[SET EXERCISE]: What is the number of lines in the entries that include the word "bodies"? Respond with the number only.

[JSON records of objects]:
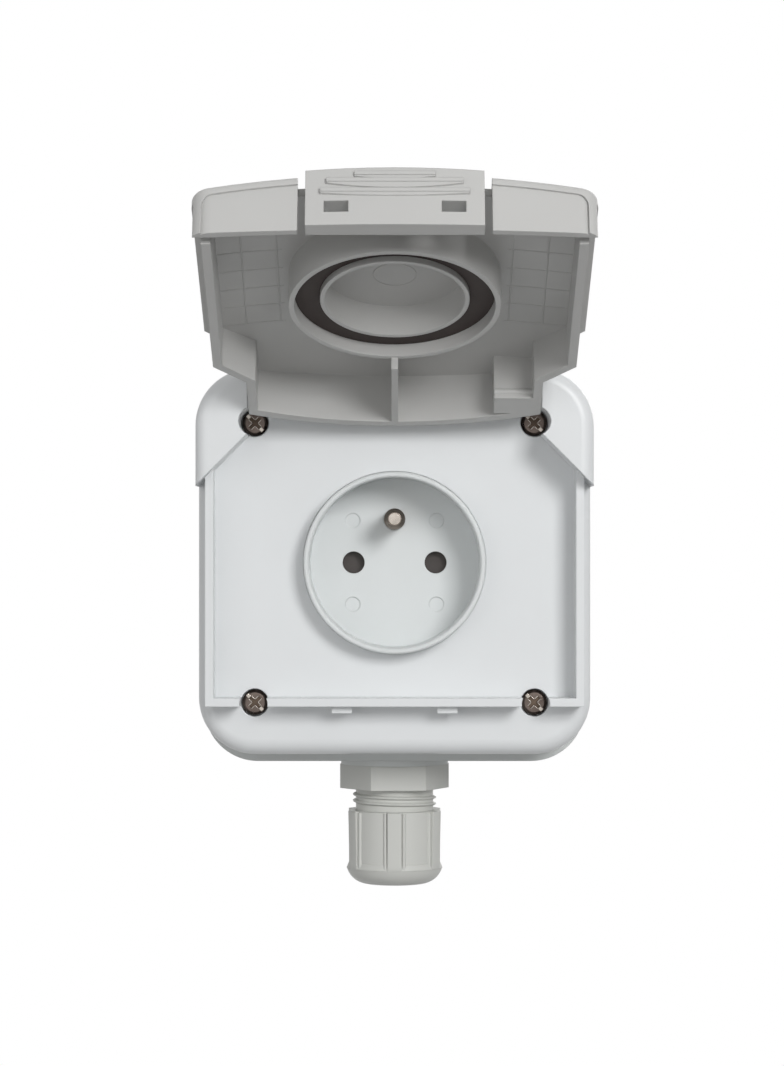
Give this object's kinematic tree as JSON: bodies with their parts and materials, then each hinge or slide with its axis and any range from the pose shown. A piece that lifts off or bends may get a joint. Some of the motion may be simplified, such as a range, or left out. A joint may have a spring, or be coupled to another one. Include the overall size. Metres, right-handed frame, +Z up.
{
  "type": "surface mounted socket",
  "caption": "Wall-mounted splash-proof power socket with a round well, an earth pin, a hinged lid with a sealing collar, and a cable gland below.",
  "frame": {"origin": "on the wall face, behind the centre of the round well", "axes": "+Z up along the wall, +X to the right seen from the front, +Y into the wall"},
  "size_m": [0.09, 0.1314, 0.1577],
  "materials": {
    "cover_plastic": "satin moulded, pale cool grey",
    "box_plastic": "satin moulded, light grey",
    "lid_plastic": "satin moulded, mid grey",
    "gland_plastic": "satin moulded, mid grey",
    "dark_rubber": "matt black rubber",
    "insulator": "matt dark moulding",
    "plated_steel": "plated steel",
    "nickel": "nickel plated",
    "brass": "rolled brass"
  },
  "bodies": {
    "housing": {"front_cover": "cover_plastic", "socket_cup": "cover_plastic", "back_box": "box_plastic", "gland_body": "gland_plastic", "gland_nut": "gland_plastic", "box_gasket": "dark_rubber", "gland_seal": "dark_rubber", "mechanism_body": "insulator", "cover_screw_top_left": "plated_steel", "cover_screw_top_right": "plated_steel", "cover_screw_bottom_left": "plated_steel", "cover_screw_bottom_right": "plated_steel", "hinge_pin_left": "plated_steel", "hinge_pin_right": "plated_steel", "live_terminal_screw": "plated_steel", "neutral_terminal_screw": "plated_steel", "earth_terminal_screw": "plated_steel", "mechanism_screw_left": "plated_steel", "mechanism_screw_right": "plated_steel", "shutter_spring": "plated_steel", "earth_pin": "nickel", "live_contact": "brass", "neutral_contact": "brass", "earth_strap": "brass", "live_terminal": "brass", "neutral_terminal": "brass", "earth_terminal": "brass"},
    "lid": {"lid": "lid_plastic", "lid_gasket": "dark_rubber"},
    "shutter": {"shutter": "insulator"}
  },
  "joints": [
    {"name": "lid_hinge", "type": "hinge", "parent": "housing", "child": "lid", "pos_m": [0, -0.0555, 0.042], "axis": [1, 0, 0], "range_deg": [0, 116]},
    {"name": "shutter_slide", "type": "slide", "parent": "housing", "child": "shutter", "axis": [0, 0, -1], "range_m": [0, 0.006], "stiffness_N_per_m": 60, "springref_m": -0.002, "deforming": ["shutter_spring"]}
  ]
}
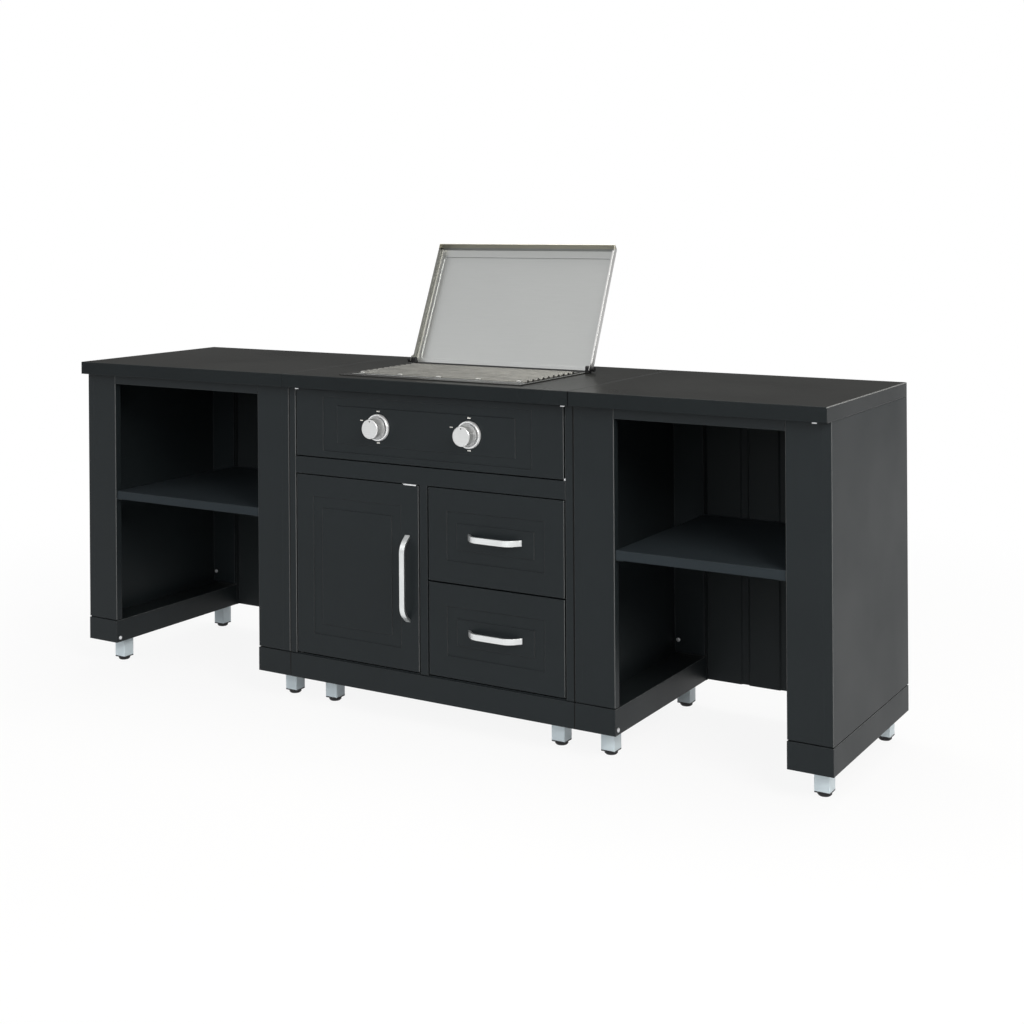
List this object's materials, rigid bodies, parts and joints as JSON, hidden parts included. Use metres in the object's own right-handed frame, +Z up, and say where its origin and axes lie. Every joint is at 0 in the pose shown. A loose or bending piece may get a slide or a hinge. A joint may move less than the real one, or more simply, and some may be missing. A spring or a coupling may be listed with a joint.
{
  "type": "outdoor griddle station",
  "caption": "Outdoor cooking counter with a lidded gas griddle in the middle, a door and drawers below it, and open shelf cabinets on both sides.",
  "frame": {"origin": "on the floor, under the middle of the outer box", "axes": "+X to the right along the front, +Y to the back, +Z up; the front faces -Y"},
  "size_m": [2.34, 0.596, 1.2615],
  "materials": {
    "cabinet_coat": "fine-textured charcoal powder coat",
    "worktop_coat": "semi-gloss charcoal powder coat",
    "leg_silver": "smooth silver powder coat",
    "foot_black": "matt moulded",
    "bright_zinc": "bright zinc plated",
    "box_grey": "smooth grey coat",
    "handle_satin": "satin nickel plated",
    "knob_metal": "satin chrome plated",
    "valve_brass": "as cast and turned",
    "pipe_steel": "plain drawn steel",
    "stainless": "brushed stainless",
    "firebox_enamel": "semi-gloss black enamel",
    "plate_steel": "ground steel plate",
    "hinge_black": "black coated",
    "white_ceramic": "glazed white insulator"
  },
  "bodies": {
    "station": {"left_outer_wall": "cabinet_coat", "left_inner_wall": "cabinet_coat", "left_back_panel": "cabinet_coat", "left_top_rail": "cabinet_coat", "left_shelf": "cabinet_coat", "left_plinths": "cabinet_coat", "left_worktop": "worktop_coat", "left_legs": "leg_silver", "left_feet": "foot_black", "right_outer_wall": "cabinet_coat", "right_inner_wall": "cabinet_coat", "right_back_panel": "cabinet_coat", "right_top_rail": "cabinet_coat", "right_shelf": "cabinet_coat", "right_plinths": "cabinet_coat", "right_worktop": "worktop_coat", "right_legs": "leg_silver", "right_feet": "foot_black", "centre_worktop": "worktop_coat", "face_frame": "cabinet_coat", "centre_left_side": "cabinet_coat", "centre_right_side": "cabinet_coat", "centre_back_panel": "cabinet_coat", "centre_floor": "cabinet_coat", "centre_divider": "cabinet_coat", "centre_plinth": "cabinet_coat", "control_panel": "cabinet_coat", "centre_legs": "leg_silver", "centre_feet": "foot_black", "cabinet_screws": "bright_zinc", "magnetic_catch": "bright_zinc", "drawer_fixed_rails": "bright_zinc", "knob_bezels": "knob_metal", "gas_valves": "valve_brass", "gas_manifold": "pipe_steel", "burners": "stainless", "firebox": "firebox_enamel", "lid_hinges": "hinge_black", "door_hinge_pins": "hinge_black", "igniter_electrodes": "white_ceramic"},
    "lid": {"lid": "stainless"},
    "griddle_plate": {"griddle_plate": "plate_steel"},
    "grease_tray": {"grease_tray": "stainless"},
    "left_valve": {"left_valve_stem": "valve_brass"},
    "right_valve": {"right_valve_stem": "valve_brass"},
    "left_knob": {"left_knob": "knob_metal"},
    "right_knob": {"right_knob": "knob_metal"},
    "door": {"door_panel": "cabinet_coat", "door_handle": "handle_satin", "catch_plate": "bright_zinc"},
    "upper_slides": {"upper_drawer_mid_rails": "bright_zinc"},
    "lower_slides": {"lower_drawer_mid_rails": "bright_zinc"},
    "upper_drawer": {"upper_drawer_front": "cabinet_coat", "upper_drawer_box": "box_grey", "upper_drawer_handle": "handle_satin", "upper_drawer_inner_rails": "bright_zinc"},
    "lower_drawer": {"lower_drawer_front": "cabinet_coat", "lower_drawer_box": "box_grey", "lower_drawer_handle": "handle_satin", "lower_drawer_inner_rails": "bright_zinc"}
  },
  "joints": [
    {"name": "lid_hinge", "type": "hinge", "parent": "station", "child": "lid", "pos_m": [0.055, 0.12, 0.926], "axis": [1, 0, 0], "range_deg": [0, 115.5]},
    {"name": "plate_lift", "type": "slide", "parent": "station", "child": "griddle_plate", "axis": [0, 0, 1], "range_m": [0, 0.12]},
    {"name": "tray_lift", "type": "slide", "parent": "station", "child": "grease_tray", "axis": [0, 0, 1], "range_m": [0, 0.08]},
    {"name": "left_valve_turn", "type": "hinge", "parent": "station", "child": "left_valve", "pos_m": [-0.089, -0.258, 0.783], "axis": [0, -1, 0], "range_deg": [0, 180]},
    {"name": "right_valve_turn", "type": "hinge", "parent": "station", "child": "right_valve", "pos_m": [0.199, -0.258, 0.783], "axis": [0, -1, 0], "range_deg": [0, 180]},
    {"name": "left_knob_push", "type": "slide", "parent": "left_valve", "child": "left_knob", "axis": [0, 1, 0], "range_m": [0, 0.0025], "stiffness_N_per_m": 900, "springref_m": -0.004},
    {"name": "right_knob_push", "type": "slide", "parent": "right_valve", "child": "right_knob", "axis": [0, 1, 0], "range_m": [0, 0.0025], "stiffness_N_per_m": 900, "springref_m": -0.004},
    {"name": "door_swing", "type": "hinge", "parent": "station", "child": "door", "pos_m": [-0.357, -0.249, 0.393], "axis": [0, 0, -1], "range_deg": [0, 110]},
    {"name": "upper_drawer_slide", "type": "slide", "parent": "station", "child": "upper_drawer", "axis": [0, -1, 0], "range_m": [0, 0.4]},
    {"name": "lower_drawer_slide", "type": "slide", "parent": "station", "child": "lower_drawer", "axis": [0, -1, 0], "range_m": [0, 0.4]},
    {"name": "upper_slides_run", "type": "slide", "parent": "station", "child": "upper_slides", "axis": [0, -1, 0], "range_m": [0, 0.2]},
    {"name": "lower_slides_run", "type": "slide", "parent": "station", "child": "lower_slides", "axis": [0, -1, 0], "range_m": [0, 0.2]}
  ],
  "couplings": [
    {"joint": "upper_slides_run", "follows": "upper_drawer_slide", "ratio": 0.5},
    {"joint": "lower_slides_run", "follows": "lower_drawer_slide", "ratio": 0.5}
  ]
}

[TASK ANSWER]: 4